Kinder könnten durch Sport mehr reale Chancen im Leben haben,

wenn sie besser gefördert würden.

Bianca ist ein fröhlicher Teenager - mit 14 Jahren steckt sie mitten in der Pubertät. Manchmal wirkt sie ein wenig unsicher, doch zugleich scheint sie ausgeglichen und glücklich zu sein. Das war nicht immer so. Denn obwohl sie noch so jung ist, gab es schon tiefe Einschnitte in Biancas Leben. Das Mädchen sei verhaltensauffällig geworden. So lautet die offizielle Bezeichnung, wenn ein junges Mädchen nicht weiß, wie es mit Problemen umgehen soll, die es nicht verkraften kann und die es nicht zu verantworten hat. Es gab Probleme mit ihren langzeitarbeitslosen Eltern und in der Schule. Deshalb kam Bianca in eine Tagesgruppe der Arbeiterwohlfahrt (AWO) in ihrem Heimatort Kalbe (Milde) und verbrachte dort die Nachmittage nach der Schule. Dabei hat Thomas von Glahn, der Einrichtungsleiter und Basketballtrainer, das Talent des Mädchens für Basketball entdeckt.

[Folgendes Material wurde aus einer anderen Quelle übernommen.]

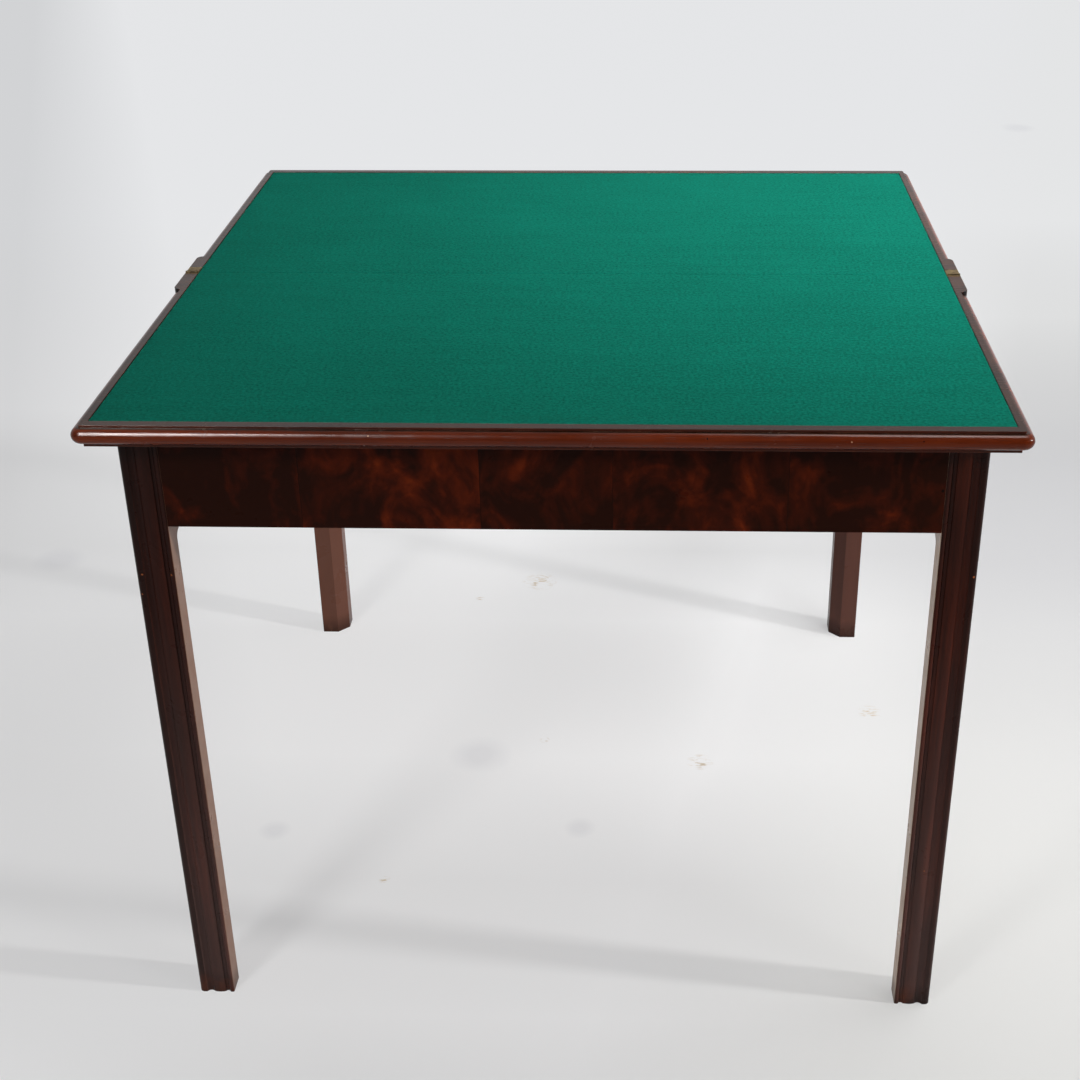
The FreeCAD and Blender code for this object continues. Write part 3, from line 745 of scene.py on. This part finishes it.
def cloth_grid(shape, xs, ys, hinge_side, top, bottom):
    """The points of a cloth's top, where bottom is None, or of its bottom, where top is None."""
    grid = []
    for j, y in enumerate(ys):
        steps_y = min(j, len(ys) - 1 - j)
        row = []
        for i, x in enumerate(xs):
            steps_x = min(i, len(xs) - 1 - i)
            place_x, place_y = x, y
            if steps_x < len(CLOTH_INSETS):
                place_x -= math.copysign(trim(y, x > 0), x)
            if steps_y < len(CLOTH_INSETS) and abs(y) > TRIM_ZONE:
                place_y -= math.copysign(trim(x, TRIM_SEED), y)
            if top is None:
                height = bottom + CLOTH_LIFT
            else:
                by_hinge = HINGE_DROP if abs(y) < HINGE_ZONE else 1.0
                height = top - max(cloth_drop(steps_x), by_hinge * cloth_drop(steps_y))
                if min(steps_x, steps_y) >= len(CLOTH_INSETS):
                    for swing, waves_x, waves_y in CLOTH_WAVES:
                        height += swing * noise.noise(Vector((x * waves_x, y * waves_y, hinge_side)))
            row.append(shape.verts.new((place_x, place_y, height)))
        grid.append(row)
    return grid


def grid_rim(grid):
    """The points around a grid, in order."""
    right = [row[-1] for row in grid[1:]]
    left = [row[0] for row in grid[-2:0:-1]]
    return grid[0] + right + grid[-1][-2::-1] + left


def make_cloth(name, node, body, hinge_side, material):
    """A sheet of baize laid in its panel, with soft edges and the slight unevenness of glued cloth."""
    low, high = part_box(node)
    hinge_edge = hinge_side * HINGE_GAP
    y_range = (low.y, hinge_edge) if hinge_side < 0 else (hinge_edge, high.y)
    xs = cloth_stations(low.x, high.x, CLOTH_CELLS_X)
    ys = cloth_stations(*y_range, CLOTH_CELLS_Y)
    shape = bmesh.new()
    top = cloth_grid(shape, xs, ys, hinge_side, high.z, None)
    bottom = cloth_grid(shape, xs, ys, hinge_side, None, low.z)
    for grid, order in ((top, 1), (bottom, -1)):
        for row, next_row in zip(grid, grid[1:]):
            for i in range(len(xs) - 1):
                shape.faces.new([row[i], row[i + 1], next_row[i + 1], next_row[i]][::order])
    rim_top, rim_bottom = grid_rim(top), grid_rim(bottom)
    for k in range(len(rim_top)):
        n = (k + 1) % len(rim_top)
        shape.faces.new([rim_bottom[k], rim_bottom[n], rim_top[n], rim_top[k]])
    piece = add_piece(name, shape, material)
    for face in piece.data.polygons:
        face.use_smooth = True
    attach(piece, body)
    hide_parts(node)


def add_screw(shape, centre, outwards, radius, turn):
    """A countersunk head that stands a hair proud, with a cut slot."""
    slot_half = SLOT_HALF * radius
    axis = Vector(outwards)
    side = axis.orthogonal().normalized()
    other = axis.cross(side)
    first = math.cos(turn) * side + math.sin(turn) * other
    second = axis.cross(first)

    def point(a, b, height):
        return shape.verts.new(Vector(centre) + first * a + second * b + axis * height)

    whole_turn = [2 * math.pi * i / (2 * SCREW_STEPS) for i in range(2 * SCREW_STEPS)]
    shape.faces.new([point(radius * math.cos(a), radius * math.sin(a), SCREW_FLOOR) for a in whole_turn])
    start = math.asin(slot_half / radius)
    angles = [start + (math.pi - 2 * start) * i / SCREW_STEPS for i in range(SCREW_STEPS + 1)]
    for half in (1, -1):
        outline = [(radius * math.cos(a), half * radius * math.sin(a)) for a in angles]
        low = [point(a, b, 0.0) for a, b in outline]
        high = [point(HEAD_TOP * a, max(HEAD_TOP * abs(b), slot_half) * half, SCREW_PROUD) for a, b in outline]
        shape.faces.new(high[::half])
        for k in range(len(low)):
            n = (k + 1) % len(low)
            shape.faces.new([low[k], low[n], high[n], high[k]][::half])


def make_screws(name, body, heads, radius, material):
    """Screws of one hinge leaf, from heads given as centre and outward direction."""
    shape = bmesh.new()
    draw = random.Random(name)
    for centre, outwards in heads:
        add_screw(shape, centre, outwards, radius, draw.uniform(0, math.pi))
    piece = add_piece(name, shape, material)
    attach(piece, body)


def make_all_screws(material):
    """The screws of every hinge leaf, on the body that the leaf rides on."""
    for side_name, side in (("left", -1), ("right", 1)):
        front_flap, rear_flap = side_name + "_front_flap", side_name + "_rear_flap"
        leaves = {
            ("front", -1): "front_frame", ("front", 1): front_flap,
            ("middle", -1): front_flap, ("middle", 1): rear_flap,
            ("rear", -1): rear_flap, ("rear", 1): "rear_frame",
        }
        for (joint, member), body in leaves.items():
            pin_x = side * (OUTER_PIN_X if joint == "middle" else INNER_PIN_X)
            toward = -side if joint == "middle" else side
            x, y = pin_x + toward * HINGE_SCREW_REACH, PIN_YS[joint] + member * HALF_JOINT
            heads = [((x, y, HINGE_MIDDLE + rise), (0, -member, 0)) for rise in HINGE_SCREW_RISES]
            which = "near" if member < 0 else "far"
            make_screws(f"screws_{side_name}_{joint}_{which}", body, heads, HINGE_SCREW_RADIUS, material)
        for leaf, body, behind in (("lower", "front_frame", -1), ("upper", "upper_leaf", 1)):
            heads = [((side * STRAP_FACE_X, behind * y, STRAP_MIDDLE), (side, 0, 0)) for y in STRAP_SCREW_YS]
            make_screws(f"screws_{side_name}_strap_{leaf}", body, heads, STRAP_SCREW_RADIUS, material)


# Floor and surroundings

FLOOR_SIDE = 30.0
# The floor's near and far colour, and where along Y one turns into the other
FLOOR_NEAR, FLOOR_FAR = linear(254, 254, 255), linear(233, 234, 236)
FLOOR_DEPTHS = (0.4, 2.6)
# Darker bands along X, painted shade towards the front: where each begins and is full along Y, and its colour
FLOOR_BANDS = [((0.05, -0.22), linear(235, 235, 236)), ((-0.46, -0.56), linear(225, 225, 226))]
# The floor's left and right, with painted shade: how its edge slants, where it begins and is full, its near and
# its far colour
LEFT_SLANT, LEFT_RANGE = 0.323, (-0.42, -0.82)
LEFT_NEAR, LEFT_FAR = linear(236, 236, 237), linear(214, 215, 217)
RIGHT_SLANT, RIGHT_RANGE = 0.239, (0.15, 0.53)
RIGHT_NEAR, RIGHT_FAR = linear(217, 217, 216), linear(232, 233, 234)
# The darkest places, painted shade, are the band behind the table and the floor right of its back. Both have
# their middle at this place along Y, then follow the half width with its soft edge and without, and the strength
BACK_Y = 0.85
BEHIND_BAND, BEHIND_COLOUR = (0.42, 0.18, 0.8), linear(205, 205, 206)
BESIDE_BAND, BESIDE_COLOUR = (1.0, 0.2, 1.0), linear(199, 199, 201)
# Along X the band behind rises from one strength to the other between two places
BEHIND_RISE = (-0.30, 0.0, 0.45, 1.0)
# How much of the floor's look is its own pale colour, as against the lamps' light and shadow on it
FLOOR_SHARE, FAR_FLOOR_SHARE = 0.55, 0.95
FLOOR_SMUDGES = [
    ((-0.922, 0.617, 0.0), 0.030), ((-0.140, 0.054, 0.0), 0.028), ((0.008, -0.110, 0.0), 0.014),
    ((1.295, 3.632, 0.0), 0.040), ((-0.397, -0.124, 0.0), 0.014),
]
FLOOR_SCUFFS = [
    ((-0.086, 0.556, 0.0), 0.022), ((-0.182, 0.500, 0.0), 0.006), ((0.170, 0.044, 0.0), 0.014),
    ((0.423, 0.175, 0.0), 0.014), ((-0.236, -0.222, 0.0), 0.006), ((-0.051, 0.093, 0.0), 0.006),
]
# How soft the marks' outlines are, how strong the marks are, and their colours
SMUDGE_SOFTNESS, SMUDGE_STRENGTH, SMUDGE_COLOUR = 1.1, 0.20, linear(196, 196, 204)
SCUFF_SOFTNESS, SCUFF_STRENGTH, SCUFF_COLOUR = 0.9, 0.8, linear(198, 178, 148)
FLOOR_WOBBLE_NOISE = (9.0, 4.0, 0.6, 0.4)
STREAK_SCALE, STREAK_NOISE, STREAK_RANGE = (0.4, 1.0, 1.0), (170.0, 3.0, 0.6, 0.6), (0.49, 0.64)
FLOOR_ROUGHNESS, FLOOR_GLOSS = 0.9, 0.05
# The surroundings in front of the table and behind it, and where along Y one turns into the other
WALL_IN_FRONT, WALL_BEHIND = linear(100, 100, 104), linear(222, 223, 226)
WALL_RANGE = (-0.35, 0.45)
SKY_COLOUR = (0.97, 0.99, 1.0, 1.0)
SKY_STRENGTH = 0.13


def seen_rays(graph):
    """1 for rays that show the surroundings in the picture, in gloss or through glass."""
    path = graph.add("LightPath").outputs
    whole = path["Is Camera Ray"]
    for kind in ("Is Glossy Ray", "Is Transmission Ray"):
        whole = graph.math("MAXIMUM", whole, path[kind])
    return whole


def floor_colour(graph, x, y, far):
    """The floor's own brightness, with painted shade: darker to its left and right, and most of all right of the
    table's back.
    """
    colour = graph.mix(far, FLOOR_NEAR, FLOOR_FAR)
    for y_range, band_colour in FLOOR_BANDS:
        colour = graph.mix(graph.ramp(y, *y_range), colour, band_colour)
    left = graph.ramp(graph.math("ADD", x, graph.math("MULTIPLY", y, LEFT_SLANT)), *LEFT_RANGE)
    slanted = graph.math("SUBTRACT", x, graph.math("MULTIPLY", y, RIGHT_SLANT))
    right = graph.ramp(slanted, *RIGHT_RANGE)
    colour = graph.mix(left, colour, graph.mix(far, LEFT_NEAR, LEFT_FAR))
    colour = graph.mix(right, colour, graph.mix(far, RIGHT_NEAR, RIGHT_FAR))
    behind = graph.math("MULTIPLY", graph.ramp(slanted, *BEHIND_RISE), graph.near(y, BACK_Y, *BEHIND_BAND))
    beside = graph.math("MULTIPLY", right, graph.near(y, BACK_Y, *BESIDE_BAND))
    return graph.mix(beside, graph.mix(behind, colour, BEHIND_COLOUR), BESIDE_COLOUR)


def add_floor_marks(graph, colour):
    """The floor's colour with its faint smudges and scuffs."""
    wobble = graph.noise(graph.place, *FLOOR_WOBBLE_NOISE)
    smudges = graph.spots(FLOOR_SMUDGES, wobble, SMUDGE_SOFTNESS)
    streaks = graph.ramp(graph.noise(graph.scaled(STREAK_SCALE), *STREAK_NOISE), *STREAK_RANGE)
    scuffs = graph.math("MULTIPLY", graph.spots(FLOOR_SCUFFS, wobble, SCUFF_SOFTNESS), streaks)
    colour = graph.mix(graph.math("MULTIPLY", smudges, SMUDGE_STRENGTH), colour, SMUDGE_COLOUR)
    return graph.mix(graph.math("MULTIPLY", scuffs, SCUFF_STRENGTH), colour, SCUFF_COLOUR)


def make_floor():
    bpy.ops.mesh.primitive_plane_add(size=FLOOR_SIDE, location=(0, 0, 0))
    floor = bpy.context.object
    floor.name = "studio_floor"
    graph = Graph(bpy.data.materials.new("studio_floor"))
    parts = graph.parts()
    far = graph.ramp(parts["Y"], *FLOOR_DEPTHS)
    pale = add_floor_marks(graph, floor_colour(graph, parts["X"], parts["Y"], far))
    lit = graph.surface(pale, FLOOR_ROUGHNESS, Specular_IOR_Level=FLOOR_GLOSS)
    bright = graph.add("Emission", {"Color": pale, "Strength": 1.0}).outputs[0]
    own = graph.math("MULTIPLY_ADD", far, FAR_FLOOR_SHARE - FLOOR_SHARE, FLOOR_SHARE)
    share = graph.math("MULTIPLY", seen_rays(graph), own)
    mixed = graph.add("MixShader", {0: share, 1: lit, 2: bright}).outputs[0]
    floor.data.materials.append(graph.finished(mixed))


def make_world():
    """Pale surroundings, darker in front of the table, and an even light from all round."""
    graph = Graph(bpy.data.worlds.new("studio"))
    behind = graph.ramp(graph.parts(graph.coordinates["Generated"])["Y"], *WALL_RANGE)
    shown = graph.add("Background", {"Color": graph.mix(behind, WALL_IN_FRONT, WALL_BEHIND)}).outputs[0]
    lit = graph.add("Background", {"Color": SKY_COLOUR, "Strength": SKY_STRENGTH}).outputs[0]
    mixed = graph.add("MixShader", {0: seen_rays(graph), 1: lit, 2: shown}).outputs[0]
    bpy.context.scene.world = graph.finished(mixed, "OutputWorld")


make_camera()
make_floor()
make_world()
for lamp_name, lamp_values in LAMPS.items():
    make_lamp(lamp_name, **lamp_values)
baize_material, brass_material = dress_nodes()
make_cloth("lower_baize_cloth", "lower_baize", "front_frame", -1, baize_material)
make_cloth("upper_baize_cloth", "upper_baize", "upper_leaf", 1, baize_material)
make_all_screws(brass_material)
bpy.context.scene.view_settings.view_transform = "Standard"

Bianca schaffte im Frühjahr 2006 auf Anhieb die Aufnahmeprüfung für die Landessportschule in Halle (Saale), der größte Erfolg in ihrem jungen Leben. Doch die Eltern des Mädchens können den Internatsplatz nicht finanzieren und vom Jugend- oder Sozialamt gibt es bis heute keine Fördermöglichkeiten. Sollte Bianca, trotz ihres Talents, diese große Chance verwehrt bleiben, nur weil ihre Eltern diesen Wunsch nicht »bezahlen« können? Der engagierte Thomas von Glahn nahm die Aussichtslosigkeit nicht hin und wandte sich an die Presse, um auf Bianca aufmerksam zu machen. Er hatte Erfolg. Vier Förderer konnten gefunden werden, die die 230 Euro Internatskosten monatlich aus ihrer eigenen Tasche aufbringen.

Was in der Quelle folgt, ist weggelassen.